MCP and the Token Tax

Tokens image

There is an old bit of wisdom, often attributed to Sherlock Holmes, that a man should be careful what furniture he keeps in the attic of his brain. The attic, you see, is not infinite. Cram it with trivia and there's no room left for the thing you actually need—the one deduction that solves the case.

A year ago, Anthropic introduced something called MCP—the Model Context Protocol. The pitch was sensible: a universal standard for connecting AI agents to tools. The USB port for AI, people called it. Plug in and go. The industry agreed. OpenAI adopted it. Microsoft adopted it. Thousands of servers sprouted up.

Then, recently, Anthropic published a rather honest paper explaining that MCP has a scaling problem.

The people who invented the thing are now showing us where it breaks. I find this admirable. It is also worth paying attention to.

The Token-Tax

Here is the issue. When you hand an AI agent a set of MCP tools, it doesn't just receive the tools. It receives descriptions of the tools. Schemas. Parameters. Documentation. The full inventory, loaded upfront—even tools it will never touch.

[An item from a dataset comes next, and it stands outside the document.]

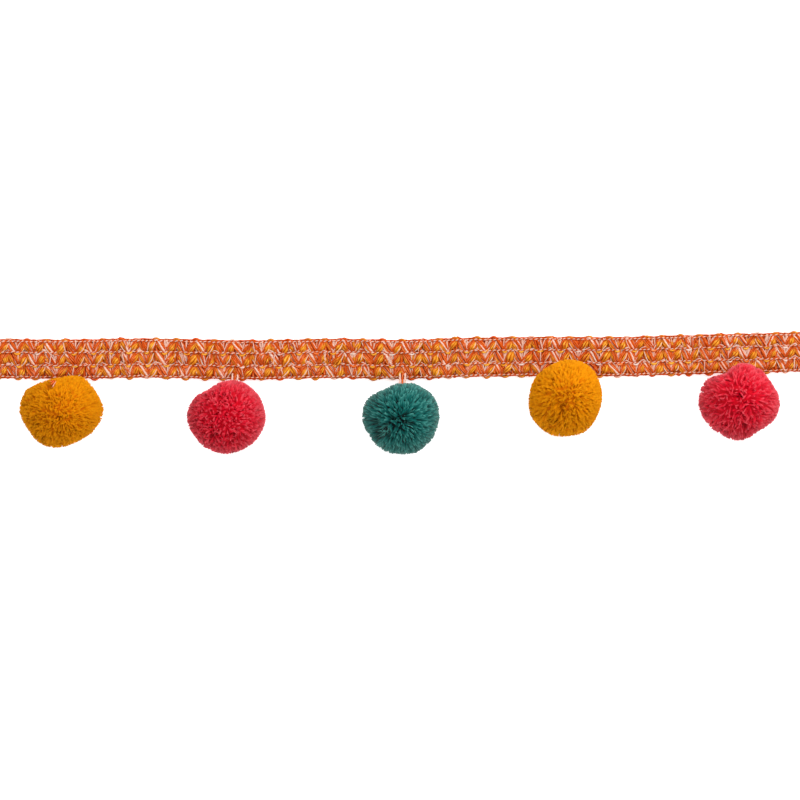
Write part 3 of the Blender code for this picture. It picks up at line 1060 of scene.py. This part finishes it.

One example from Anthropic's paper: an agent consumed 150,000 tokens before it read a single word of the user's actual request.

This is the token tax. And it is steep.

Tokens are not merely a billing abstraction. They are the agent's thinking space. Its working memory. Fill that space with tool catalogues and you have not prepared the agent. You have burdened it.

The Swiss army knife

There is another approach, and it is almost embarrassingly simple.

Do not hand the agent a toolbox. Hand it a Swiss army knife.

MCP assumes the agent needs to be taught what tools exist and how to use them. But modern AI models increasingly don't need a catalogue. They know how to solve problems. What they need are specifics—endpoints, credentials, the address of the actual door. Not a pamphlet explaining what doors are.

Code execution lets the agent discover tools on demand, use only what it needs, and write code to handle the rest. That 150,000-token workflow? It drops to 2,000. Same result. The attic, suddenly, has room to think.

But there is something more important than efficiency.

When the agent writes code, it can see what it is doing. If something fails, it knows where. It can adapt. It can try a different approach. It can, in a word, learn.

MCP tools are black boxes—you send a request into the dark and hope. Code execution is a workbench. The difference is the difference between delegating and doing.

Knowing kung fu

There is a scene in The Matrix—you know the one—where Neo has kung fu uploaded directly into his mind. No study. No years of practice. Just the precise knowledge he needs, delivered at the precise moment he needs it.

This is what good AI skills feel like.

Claude Code has a system for this. A skill is a small file—a bit of metadata, then instructions. Maybe a hundred tokens. The agent reads it, understands the task, writes code, executes.

No catalogues. No ceremony. Just the knowledge required to throw the punch.

And unlike whatever is running behind an MCP server, the code is visible. You can version it. Test it. Audit it. When the agent gets better at something, that improvement lives in your repository—not behind someone else's curtain.

I know kung fu

The Bottom-line

MCP is not dead. It solved real problems and it is not going anywhere.

But here is what I have come to believe: the agents that perform best are not the ones with access to the most tools. They are the ones with the most room to think.

Context windows are not filing cabinets. They are not storage. They are attention—the bright, limited space where reasoning actually happens.

Sherlock Holmes knew that the mind works best when it is uncluttered. He was, of course, fictional. But the principle is not.

Keep the attic clean. The mystery will thank you.